Abstract

India and China have emerged as important sources of outward foreign direct investment (OFDI) in the global economy. The increasing presence of their enterprises in the advanced countries has posed a challenge both to theory of internationalization of firms and public policy alike to explain why this has happened. In this paper, an attempt is made to examine, in a comparative framework, the trends, patterns and determinants of OFDI from India and China. The critical review of theory and empirical evidence related to internationalization of firms clearly brings out that unlike firms of advanced countries, there are multiple sources of the strength of Chinese and Indian firms that drives overseas investment. The study covers the period from 1990 to 2010. The major finding that emerged from the analysis is the dramatic rise of stocks and flows of OFDI from India compared to that from China.

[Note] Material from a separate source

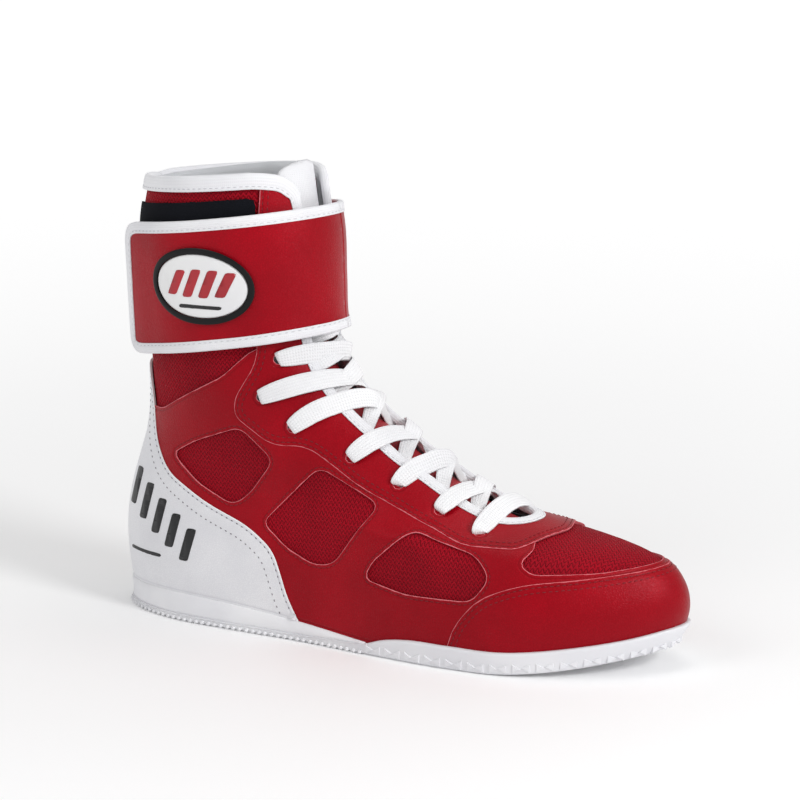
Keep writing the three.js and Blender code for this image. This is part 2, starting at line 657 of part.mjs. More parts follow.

The outward to inward FDI ratio for India has increased at a higher rate during 2000-2007 but this ratio was much higher for China between 2008 and 2010. China’s OFDI was more concentrated in financial services and Asian countries, whereas in case of India, it was predominantly in manufacturing sector and advanced countries. Internationalization of firms from China and India has been driven by push factors that enable firms to acquire resources, markets and technologies. The public policy regarding OFDI has undergone substantial transformation from merely permissive to encouraging in both the countries. The pattern of investment abroad and internationalization of firms from both India and China seems to have been largely determined and guided by the state policy.